I have not discussed yet to see if Mr. Grant was willing to go with me through the complete court process, which will probably have a higher cost than just reviewing and correcting as necessary. Should anyone wish to see what Fred Kelly Grant is working on you can go to www.justicemyass.com to find out more. If anyone has questions, you can email me and I will answer them. Thank you in advanced for help towards this cause
To all, I have just had a conference with Fred Kelly Grant and he has finished reviewing my case, this includes all of the documentation that I have collected and my case is a go. I am astounded that he agrees with me so precisely on the various issues that surround my case. I feel that BLM is in for a surprise.

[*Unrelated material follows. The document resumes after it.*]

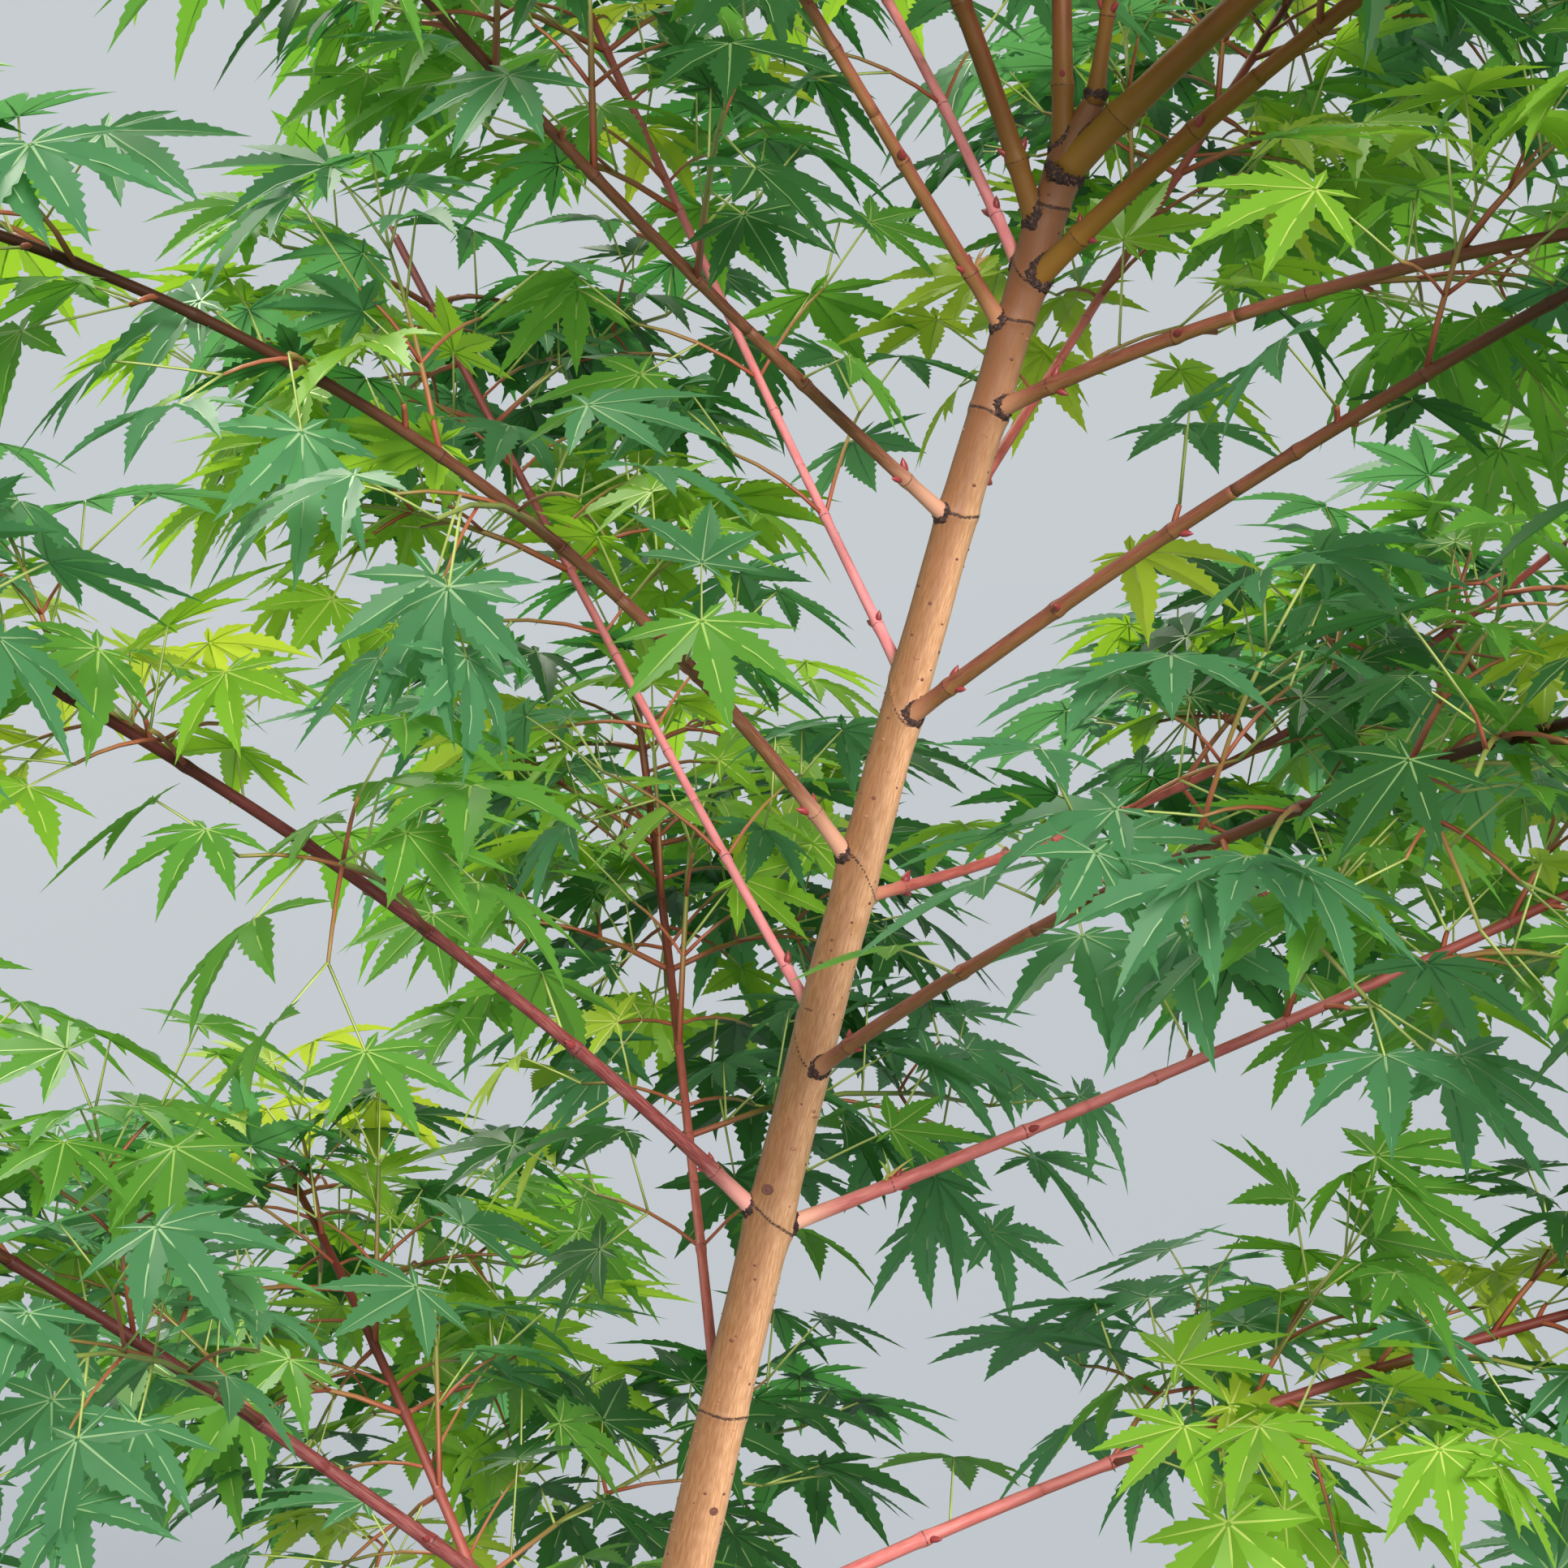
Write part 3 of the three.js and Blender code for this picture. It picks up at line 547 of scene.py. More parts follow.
def direction_of(rise, heading):
    """The unit vectors of a rise above level and a compass heading, in degrees."""
    rise, heading = np.radians(rise), np.radians(heading)
    east, north = np.cos(rise) * np.cos(heading), np.cos(rise) * np.sin(heading)
    return np.stack([east, north, np.sin(rise) * np.ones_like(heading)], axis=-1)


def unit(vectors):
    """The vectors divided by their lengths."""
    return vectors / np.linalg.norm(vectors, axis=-1, keepdims=True)


class GrownLine:
    """A line that starts at a point and bends by a law: direction_at gives its direction at each arc length.
    It runs in short straight steps."""

    def __init__(self, start, length, direction_at):
        """Adds up the steps, each in the direction at its middle."""
        self.direction_at = direction_at
        middles = (np.arange(math.ceil(length / LINE_STEP)) + 0.5) * LINE_STEP
        steps = np.cumsum(direction_at(middles) * LINE_STEP, axis=0)
        self.points = np.concatenate([[start], start + steps])

    def point_at(self, arc):
        """The points at arc lengths, each on the straight step that it falls in."""
        place = np.minimum(np.asarray(arc, float) / LINE_STEP, len(self.points) - 1.001)
        before = np.maximum(np.floor(place).astype(int), 0)
        share = (place - before)[..., None]
        return self.points[before] * (1 - share) + self.points[before + 1] * share


def section_axes(along):
    """The two axes of a limb's section: level to one side of its direction, and upwards across it."""
    heading = np.arctan2(along[..., 1], along[..., 0])
    side = np.stack([-np.sin(heading), np.cos(heading), np.zeros_like(heading)], axis=-1)
    return side, np.cross(along, side)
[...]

Mr. Grant will be placing the case information on the Stewards of Liberty website to get as much press as possible for all of those concerned about the trend of agencies overstepping their authority. It’s really very simple, property is defined by the laws of each state, and therefore, the agencies must follow certain procedures when dealing with property. Although my mining claim is not patented, Oregon Laws define my possessory interest in the claim as real estate. The Oregon Statutes directs that this is in the same meaning as other real estate in the statutes.
There are a few items that are being researched yet, but he has established the case direction, which I will be able to reveal once it has been filed. My first bill is $990.00, which takes in what I have set aside plus what has been donated so far.
I want to thank the Willamette Valley Miners for their donation of $300.00 and Tork and Wanda Ballard for their donation, which opened the EOMA legal fund for me. I am adding what I have set aside, plus a little more to insure there is enough to pay this bill. This case has the potential to set it straight again, the rights we have under the 1872 Mining Law.